Back to the subject of Purism and Librem 5, even though I'm happy such an initiative exists, I feel like they are trying to do too many things at the same time. In my understanding, they are trying to: 1. Make a secure hardware (cf modem over USB) 2. Create a brand new Smartphone OS, going down to drivers, up to applications themselves, basically from scratch. 3. Make a device that runs mainline kernel.

All of those steps can be done independently, and have much higher chances of success if done independently. Also the skill-set required for those are extremely different


> and such a "new Smartphone OS" would probably need to be based on Android to be able to use Treble

Not really, one could most likely use libhybris and Halium to run Project Treble's userspace parts on a fairly ordinary Linux distribution. In fact, I'm surprised that people aren't starting to test this using the likes of Debian, or Arch, or even pmOS.

(One of the remaining issues is that Project Treble images aren't really as standard or unified as people assume them to be, there are a few varieties based on architecture (32- vs. 64-bit) the "hardware-native" Android version (Android 7, 8, 9, 10) that ships on the device, and "A-only" vs. "A+B" booting scheme. But it sure beats having to use one image per phone model, and having to include proprietary blobs in the image.)


Android is a bit of a siren... since there are many devices on current hardware working great, it looks like it should be possible to be the starting point for a lovely FOSS solution.

But it isn't, due to the Android approach of piling together unmaintainable vendor junk like gpu driver and sensors on old kernel that doesn't work with FOSS gpu apis, radioactive horror story wifi / bt stack using non-upstream apis. The different kernels as a whole are individual flies in amber that are impossible to keep working on newer upstream basis.

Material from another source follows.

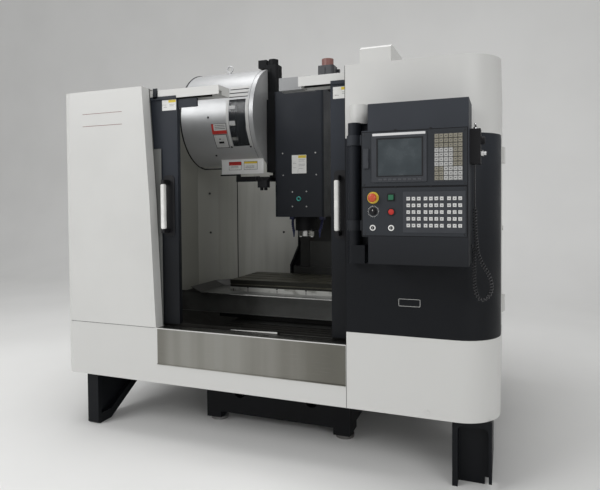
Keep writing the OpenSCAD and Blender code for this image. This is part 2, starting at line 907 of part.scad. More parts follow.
// Inner walls of the work space: left, right and back with the column opening
module wall_plan() {
    outer = [[wall_x, wall_y], [wall_x, bend_y], [bend_x, bend2_y], [corner_x, back_y],
        [column_gap_x, back_y]];
    inner = [[column_gap_x, back_y - sheet], [corner_x - 2, back_y - sheet],
        [bend_x - sheet, bend2_y - 1], [wall_x - sheet, bend_y - 1], [wall_x - sheet, wall_y]];
    polygon(concat(outer, inner));
}

module inner_walls() {
    color(grey_paint) from_front() difference() {
        union() {
            for (m = [0, 1]) mirror([m, 0, 0]) {
                raise(640, wall_top) wall_plan();
                // ledge between the walls and the outer panels
                raise(wall_top - sheet, wall_top) polygon([[wall_x, wall_y], [half_w - corner_r, wall_y],
                    [half_w - sheet, corner_r], [half_w - sheet, shell_d - sheet], [bend2_x, shell_d - sheet], [bend2_x, back_y],
                    [corner_x, back_y], [bend_x, bend2_y], [wall_x, bend_y]]);
            }
        }
        // the tool changer's bracket passes through
        slab(bracket_x0 - 4, bracket_x1 + 4, back_y - 10, back_y + 10, bracket_z0 - 4, bracket_z1 + 4);
        // the column's flared foot passes through
        upright(back_y - 10, back_y + 10) polygon(column_outline(600, wall_gap, foot_top + 200));
    }
}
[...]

Therefore your 'secure FOSS phone' becomes the usual Android security apocalypse as soon as the vendor stops patching the security holes found monthly; that's if your vendor even bothered patching and updating those pieces quarterly or even once.

Purism got it right that there's no way to get the needed result - that it's like putting linux on your x86_64 laptop - out of Android / existing devices. The story seems to be about whether their laptop business and the kickstarter gave them enough runway and ability to pay suppliers up front for initial production.


> But it isn't, due to the Android approach of piling together unmaintainable vendor junk like gpu driver and sensors on old kernel that doesn't work with FOSS gpu apis

That's not the Android approach, it's just the embedded-on-ARM approach that Android inherited wholesale. Pre-Android Linux mobile/embedded OS's were just as bad. In fact, we're starting to see some improvements. The SoC's used in the latest Google Pixel (3 and 4) phones are getting mainline support in the Linux kernel.


Could Treble enable a containerized environment for OSS distributions on certified Android-shipping hardware?

I'm thinking of something using an upstream kernel with cgroups and other required options to run containers enabled, libhybris or similar for low-level drivers.

There would be a default e911-capable dialer that would provide basic phone capabilities when other containers aren't running.

The containers would share fullscreen access to a wayland socket or similar arbiter of the display device.

Users could support Android in a container, and any X or wayland-based userland.